Setting Up Your Environment

First, ensure you have Python installed. You can download it from the official Python website. You will also need several libraries to facilitate data manipulation and web scraping. Open your terminal and run:

pip install pandas numpy requests beautifulsoup4

Project Structure

Create a project folder named nfl_odds_calculator. Inside this folder, create four files:

  • fetch_data.py
  • odds_calculator.py
  • model.py
  • main.py

Step 1: Fetching NFL Data

In fetch_data.py, we will fetch team statistics from an online source. Here, we will scrape data or use a fictional API for demonstration purposes. Below is a sample script to retrieve team statistics via scrape.

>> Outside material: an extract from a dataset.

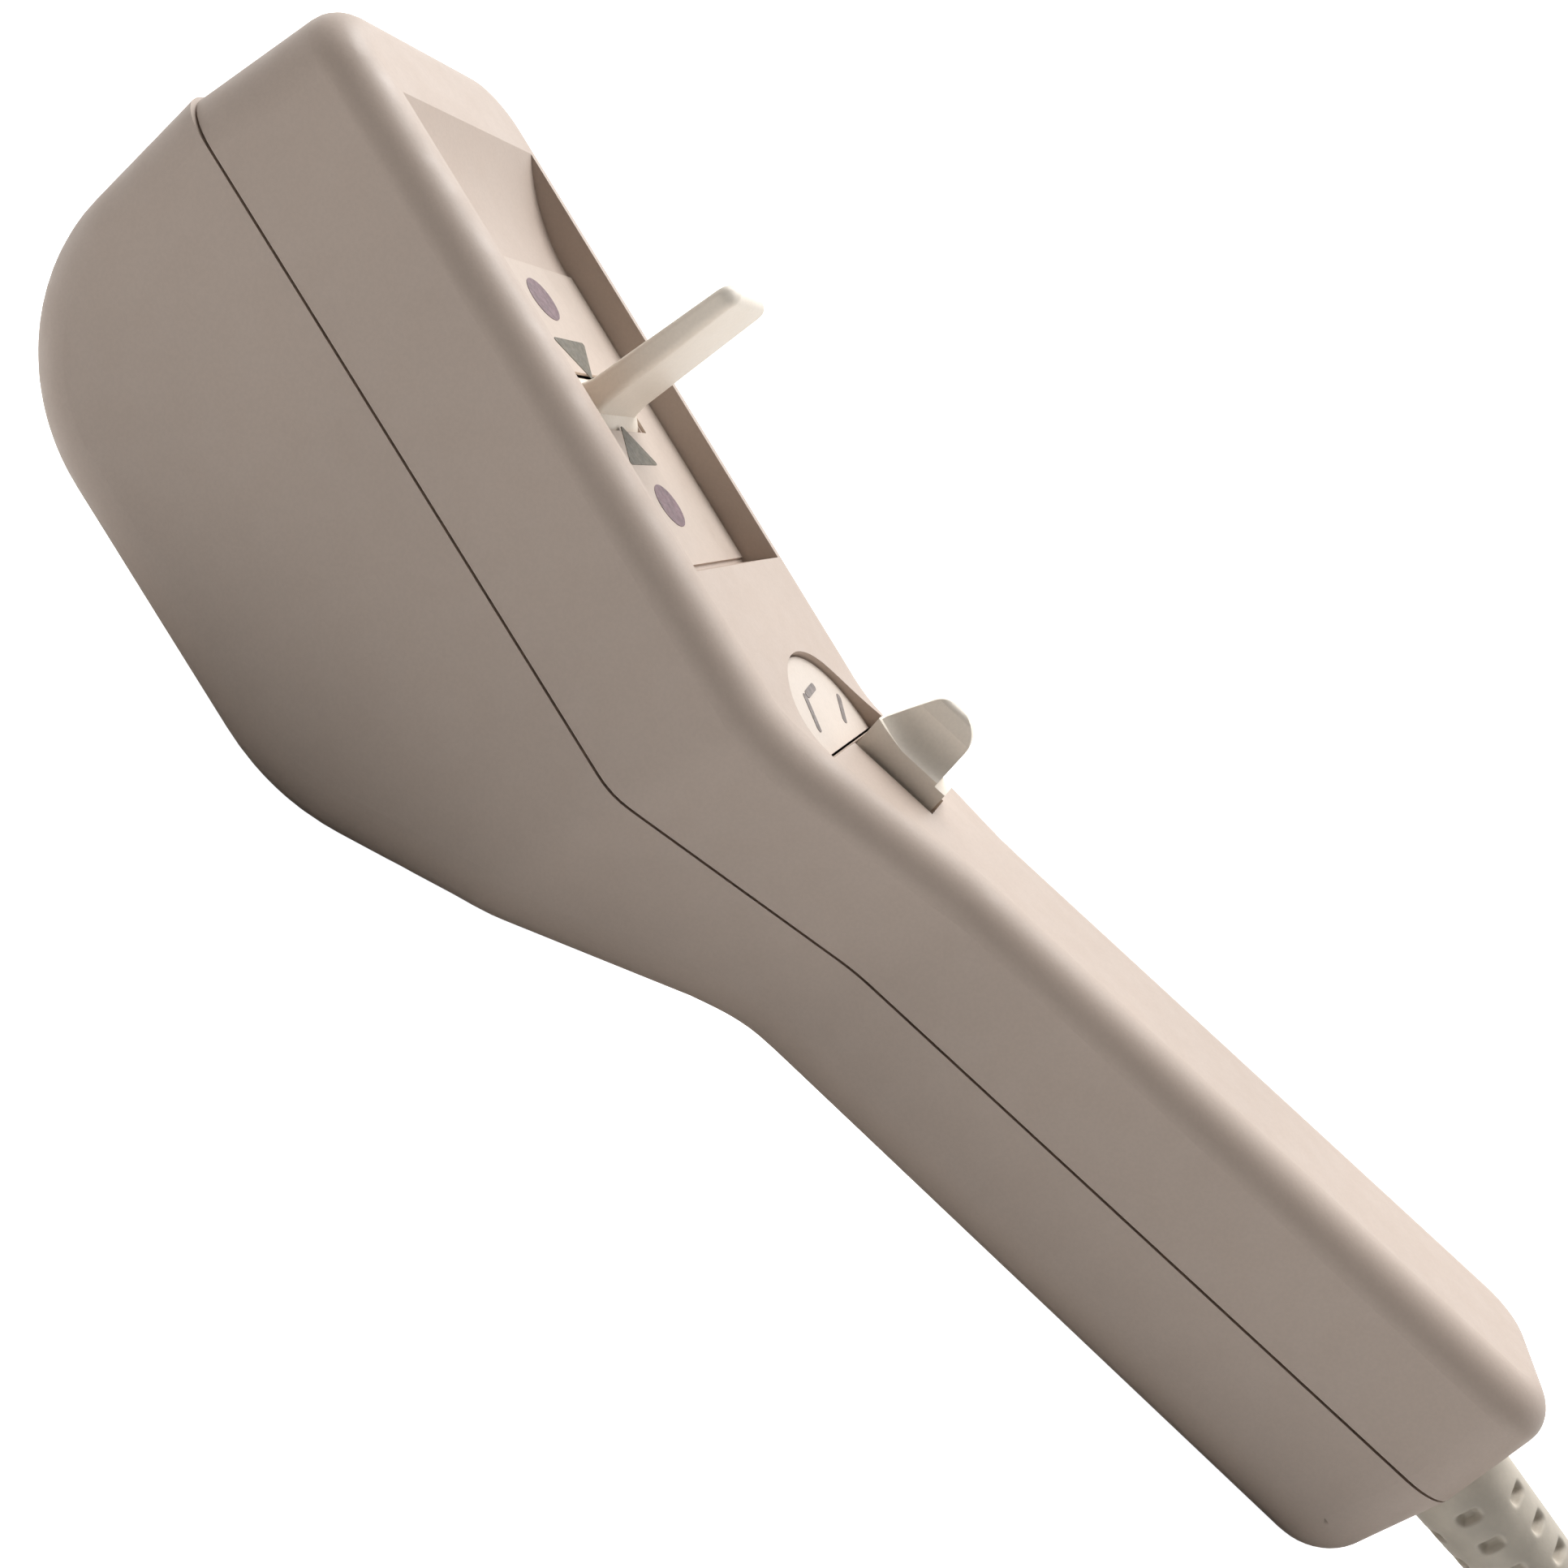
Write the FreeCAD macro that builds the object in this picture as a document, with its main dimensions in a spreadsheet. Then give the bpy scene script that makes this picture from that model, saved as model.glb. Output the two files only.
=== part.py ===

The best way is to use an api (MySportsFeeds/mysportsfeeds-api: Feature requests for the MySportsFeeds Sports Data API. (github.com)) for example.

# fetch_data.py

import requests
import pandas as pd

def fetch_nfl_data():
    # Replace this with your API key from MySportsFeeds
    api_key = "YOUR_API_KEY"
    
    # MySportsFeeds API endpoint for NFL team statistics
    url = "https://api.mysportsfeeds.com/v2.1/pull/nfl/current/team_stats_totals.json"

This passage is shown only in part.